Quando arrivano alla fine della loro esistenza, le stelle di grande massa esplodono sotto forma di supernova; dopo un evento di tal genere, può generarsi una “stella morta”, ovvero una stella di neutroni, un oggetto la cui densità è inferiore solo a quella di un buco nero. Tipicamente, si tratta di oggetti di poche decine di chilometri di diametro, entro cui è concentrata una massa di almeno una volta e mezza e la massimo di tre volte quella del Sole (valori maggiori porterebbero alla formazione di un buco nero). In una manciata di secondi, a volte anche meno, questi oggetti densissimi ruotano su sé stessi, ma le stranezze maggiori si osservano quando si va a vedere la materia di cui sono costituiti.
Alla superficie, si trovano nuclei atomici ionizzati “normali”; ma più ci si spinge in profondità, più aumenta il contenuto in neutroni di questi nuclei, a generare isotopi che normalmente sarebbero instabili, ma che l’enorme pressione delle stelle a neutroni tiene insieme. Ancora più in profondità, le particelle nucleari fluttuano libere: neutroni, protoni ed elettroni fluttuano liberi, in uno stato della materia per noi impossibile da riprodurre, date le condizioni di pressione e temperatura necessarie. Più si va verso il centro di uno di questi mostri stellari, più la percentuale di neutroni aumenta, mentre diminuiscono protoni ed elettroni; alla fine, si raggiungono stati di materia che ancora non riusciamo nemmeno a definire, se non per via di varie supposizioni teoriche. Ora, grazie al James Webb Telescope, sappiamo che questi esotici mostri hanno un’importanza fondamentale, per la stessa esistenza della materia che conosciamo, inclusa parte di quella che ci compone.

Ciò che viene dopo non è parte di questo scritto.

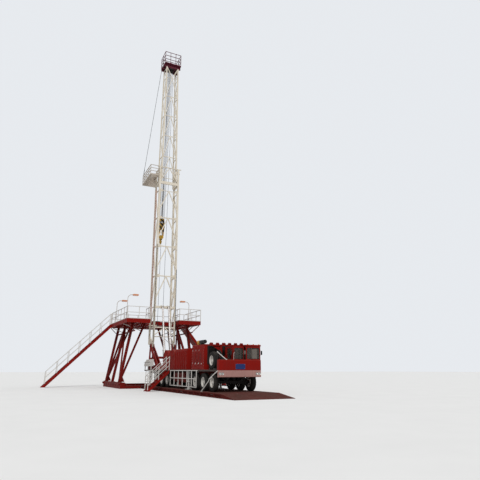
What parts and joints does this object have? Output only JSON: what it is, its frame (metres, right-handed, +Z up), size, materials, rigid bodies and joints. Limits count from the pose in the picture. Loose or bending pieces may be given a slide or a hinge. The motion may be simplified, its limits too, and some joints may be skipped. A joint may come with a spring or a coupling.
{
  "type": "workover rig",
  "caption": "Truck-mounted workover rig with a raised telescoping lattice mast, drill floor on a braced substructure, racking board, drawworks and an offset low cab.",
  "frame": {"origin": "centre of the well at ground level, under the rotary table", "axes": "+X towards the truck front, +Y to the truck left, +Z up"},
  "size_m": [26.05, 18.05, 36.6679],
  "materials": {
    "red_paint": "gloss red enamel, dusty",
    "dark_red": "worn dark red paint with rust",
    "white_paint": "off-white paint, dusty",
    "cream_paint": "cream-white paint, sun-bleached",
    "black_paint": "satin black",
    "crown_paint": "dark magenta-red paint",
    "yellow_paint": "yellow with black stripes",
    "steel": "plated rod",
    "dark_steel": "oily dark steel",
    "tyre": "dusty rubber with white rim",
    "glass": "tinted glass",
    "trim": "cab trim",
    "lamp": "orange lamp heads on white poles"
  },
  "bodies": {
    "rig": {"base_mat": "dark_red", "substructure": "dark_red", "floor_frame": "dark_red", "floor_rails": "white_paint", "floor_stair": "dark_red", "pipe_slide": "dark_red", "floor_lamps": "lamp", "chassis_frame": "dark_red", "axles": "black_paint", "deck": "black_paint", "jacks": "white_paint", "tanks": "dark_red", "guard_panels": "white_paint", "stair_rails": "white_paint", "radiator": "black_paint", "deck_stair": "dark_red", "bumper": "white_paint", "nose_panel": "red_paint", "cab_shell": "red_paint", "cab_glass": "glass", "cab_interior": "trim", "spare_wheel": "tyre", "mast_rest": "red_paint", "engine": "black_paint", "engine_hood": "red_paint", "air_cleaner": "yellow_paint", "drawworks_cover": "red_paint", "mast_base": "dark_red", "control_panel": "white_paint"},
    "steer_1l": {"knuckle_front_1l": "black_paint"},
    "wheel_f1l": {"wheel_front_1l": "tyre"},
    "steer_2l": {"knuckle_front_2l": "black_paint"},
    "wheel_f2l": {"wheel_front_2l": "tyre"},
    "wheel_f3l": {"wheel_front_3l": "tyre"},
    "wheel_b1l": {"wheel_rear_1l": "tyre"},
    "wheel_b2l": {"wheel_rear_2l": "tyre"},
    "wheel_b3l": {"wheel_rear_3l": "tyre"},
    "steer_1r": {"knuckle_front_1r": "black_paint"},
    "wheel_f1r": {"wheel_front_1r": "tyre"},
    "steer_2r": {"knuckle_front_2r": "black_paint"},
    "wheel_f2r": {"wheel_front_2r": "tyre"},
    "wheel_f3r": {"wheel_front_3r": "tyre"},
    "wheel_b1r": {"wheel_rear_1r": "tyre"},
    "wheel_b2r": {"wheel_rear_2r": "tyre"},
    "wheel_b3r": {"wheel_rear_3r": "tyre"},
    "door": {"cab_door": "red_paint"},
    "mast_lower": {"mast_lower_chords": "cream_paint", "mast_lower_braces": "cream_paint", "mast_ladder": "dark_red"},
    "mast_upper": {"mast_upper_chords": "cream_paint", "mast_upper_braces": "cream_paint", "crown": "crown_paint"},
    "sheaves": {"crown_sheaves": "dark_steel"},
    "board": {"racking_board": "cream_paint"},
    "block": {"travelling_block": "yellow_paint"},
    "barrels": {"raise_barrels": "white_paint"},
    "stage": {"raise_stage": "steel"},
    "rods": {"raise_rods": "steel"},
    "drum": {"drawworks_drum": "dark_steel"},
    "rotary": {"rotary_table": "dark_steel"}
  },
  "joints": [
    {"name": "steer_1l_turn", "type": "hinge", "parent": "rig", "child": "steer_1l", "pos_m": [17.43, 1.03, 0.8], "axis": [0, 0, 1], "range_deg": [-30, 30]},
    {"name": "wheel_f1l_spin", "type": "hinge", "parent": "steer_1l", "child": "wheel_f1l", "pos_m": [17.43, 1.275, 0.8], "axis": [0, 1, 0], "continuous": true},
    {"name": "steer_2l_turn", "type": "hinge", "parent": "rig", "child": "steer_2l", "pos_m": [15.98, 1.03, 0.8], "axis": [0, 0, 1], "range_deg": [-22, 22]},
    {"name": "wheel_f2l_spin", "type": "hinge", "parent": "steer_2l", "child": "wheel_f2l", "pos_m": [15.98, 1.275, 0.8], "axis": [0, 1, 0], "continuous": true},
    {"name": "wheel_f3l_spin", "type": "hinge", "parent": "rig", "child": "wheel_f3l", "pos_m": [14.53, 1.275, 0.8], "axis": [0, 1, 0], "continuous": true},
    {"name": "wheel_b1l_spin", "type": "hinge", "parent": "rig", "child": "wheel_b1l", "pos_m": [8.61, 1.1, 0.8], "axis": [0, 1, 0], "continuous": true},
    {"name": "wheel_b2l_spin", "type": "hinge", "parent": "rig", "child": "wheel_b2l", "pos_m": [7.24, 1.1, 0.8], "axis": [0, 1, 0], "continuous": true},
    {"name": "wheel_b3l_spin", "type": "hinge", "parent": "rig", "child": "wheel_b3l", "pos_m": [5.87, 1.1, 0.8], "axis": [0, 1, 0], "continuous": true},
    {"name": "steer_1r_turn", "type": "hinge", "parent": "rig", "child": "steer_1r", "pos_m": [17.43, -1.03, 0.8], "axis": [0, 0, 1], "range_deg": [-30, 30]},
    {"name": "wheel_f1r_spin", "type": "hinge", "parent": "steer_1r", "child": "wheel_f1r", "pos_m": [17.43, -1.275, 0.8], "axis": [0, 1, 0], "continuous": true},
    {"name": "steer_2r_turn", "type": "hinge", "parent": "rig", "child": "steer_2r", "pos_m": [15.98, -1.03, 0.8], "axis": [0, 0, 1], "range_deg": [-22, 22]},
    {"name": "wheel_f2r_spin", "type": "hinge", "parent": "steer_2r", "child": "wheel_f2r", "pos_m": [15.98, -1.275, 0.8], "axis": [0, 1, 0], "continuous": true},
    {"name": "wheel_f3r_spin", "type": "hinge", "parent": "rig", "child": "wheel_f3r", "pos_m": [14.53, -1.275, 0.8], "axis": [0, 1, 0], "continuous": true},
    {"name": "wheel_b1r_spin", "type": "hinge", "parent": "rig", "child": "wheel_b1r", "pos_m": [8.61, -1.1, 0.8], "axis": [0, 1, 0], "continuous": true},
    {"name": "wheel_b2r_spin", "type": "hinge", "parent": "rig", "child": "wheel_b2r", "pos_m": [7.24, -1.1, 0.8], "axis": [0, 1, 0], "continuous": true},
    {"name": "wheel_b3r_spin", "type": "hinge", "parent": "rig", "child": "wheel_b3r", "pos_m": [5.87, -1.1, 0.8], "axis": [0, 1, 0], "continuous": true},
    {"name": "door_swing", "type": "hinge", "parent": "rig", "child": "door", "pos_m": [18.15, 1.47, 2.2], "axis": [0, 0, -1], "range_deg": [0, 75]},
    {"name": "mast_raise", "type": "hinge", "parent": "rig", "child": "mast_lower", "pos_m": [2.55, 0, 3.6], "axis": [0, -1, 0], "range_deg": [-93.2, 0]},
    {"name": "mast_extend", "type": "slide", "parent": "mast_lower", "child": "mast_upper", "axis": [-0.0558, 0, 0.9984], "range_m": [-12.9, 0]},
    {"name": "sheaves_turn", "type": "hinge", "parent": "mast_upper", "child": "sheaves", "pos_m": [0.00285, 0, 35.00679], "axis": [0, 1, 0], "continuous": true},
    {"name": "board_fold", "type": "hinge", "parent": "mast_lower", "child": "board", "pos_m": [1.20389, -1.12, 20.51123], "axis": [-0.9984, 0, -0.0558], "range_deg": [-90, 0]},
    {"name": "block_hoist", "type": "slide", "parent": "mast_lower", "child": "block", "axis": [0, 0, 1], "range_m": [-6.5, 13.5]},
    {"name": "barrels_tilt", "type": "hinge", "parent": "rig", "child": "barrels", "pos_m": [4.5, 0, 1.25], "axis": [0, -1, 0], "range_deg": [-56.1, 0]},
    {"name": "stage_slide", "type": "slide", "parent": "barrels", "child": "stage", "axis": [-0.2622, 0, 0.965], "range_m": [-1.86, 0]},
    {"name": "rods_slide", "type": "slide", "parent": "stage", "child": "rods", "axis": [-0.2622, 0, 0.965], "range_m": [-1.86, 0]},
    {"name": "drum_turn", "type": "hinge", "parent": "rig", "child": "drum", "pos_m": [8, 0, 2.3], "axis": [0, 1, 0], "continuous": true},
    {"name": "rotary_turn", "type": "hinge", "parent": "rig", "child": "rotary", "pos_m": [0, 0, 5.95], "axis": [0, 0, 1], "continuous": true}
  ],
  "couplings": [
    {"joint": "steer_1r_turn", "follows": "steer_1l_turn", "ratio": 1},
    {"joint": "steer_2l_turn", "follows": "steer_1l_turn", "ratio": 0.7333},
    {"joint": "steer_2r_turn", "follows": "steer_1l_turn", "ratio": 0.7333},
    {"joint": "barrels_tilt", "follows": "mast_raise", "ratio": 0.60013},
    {"joint": "stage_slide", "follows": "mast_raise", "m_per_rad": 1.1413},
    {"joint": "rods_slide", "follows": "mast_raise", "m_per_rad": 1.1413}
  ]
}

In particolare, mentre quegli elementi chimici più leggeri che siedono nella prima parte della tavola periodica, fra cui i componenti fondamentali della materia vivente come carbonio, ossigeno, idrogeno e azoto, hanno da tempo trovato una spiegazione alla loro origine in diversi meccanismi generativi attivi nel nostro universo, gli elementi più pesanti – come oro e uranio, ma anche il ferro, indispensabile alla vita – sono sempre stati un mistero quanto alla loro origine.
Da tempo, si era ipotizzato che questi elementi più pesanti potessero formarsi per accrescimento da nuclei più leggeri, aggiungendo rapidamente neutroni. Una cattura sufficientemente rapida dei neutroni, nota in breve come “processo r” (r sta appunto per rapido), è prevista avvenire solo in ambienti estremi, in presenza di un gran numero di neutroni. Ora, le condizioni perché questo processo si verifichi sono osservabili in circostanze estreme: per esempio, quando due stelle di neutroni collassano catastroficamente l’una sull’altra.
Tale evento è di un’energia così inimmaginabile da “increspare” lo spazio-tempo: così, per la prima volta esso è stato osservato esattamente 6 anni fa, a ottobre del 2017, sotto forma di onde gravitazionali rivelate da LIGO. Due anni dopo, a ottobre 2019, la rianalisi dei dati di quella spettacolare collisione rivelò per la prima volta la formazione di un elemento pesante, lo stronzio; era così confermata, almeno per uno degli elementi pesanti, la teoria.
Tuttavia, si è dovuto aspettare altri 4 mesi di ottobre, arrivando fino a oggi, per vedere pubblicata la dimostrazione che in un altro scontro fra stelle di neutroni si è avuta la formazione di molti altri elementi pesanti, fra cui certamente tellurio, torio e iodio. A questo punto, le basi sperimentali per la teoria che prevedeva come avesse avuta origine l’intera varietà degli elementi contenuti nella tavola periodica sono solidamente stabilite: gli atomi dei vari tipi, contrariamente all’antichissima idea della loro eternità che sembrava tanto naturale a pensatori come Democrito, Epicuro e Lucrezio, si sono dinamicamente formati in vari processi che avvengono nel nostro universo dalla sua origine, fra i quali sono pure indispensabili quelli che avvengono alle favolose energie in gioco quando due stelle di neutroni si fondono fra loro.
Così, per formare e sostenere anche la vita, otre al resto del nostro mondo fisico, le infernali fucine cosmiche sono indispensabili; e per esempio lo iodio, appena ritrovato dallo James Webb Telescope nel titanico scontro fra due stelle morte, da quelle fucine è arrivato fin nei mari del nostro pianeta e nella nostra tiroide, attraversando tutta la scala di temperature, pressioni, energie e distanze disponibili nel cosmo, per finire nel cuore di una proteina come la tiroglobulina, regolando il delicatissimo equilibrio ormonale e biochimico interno al nostro organismo.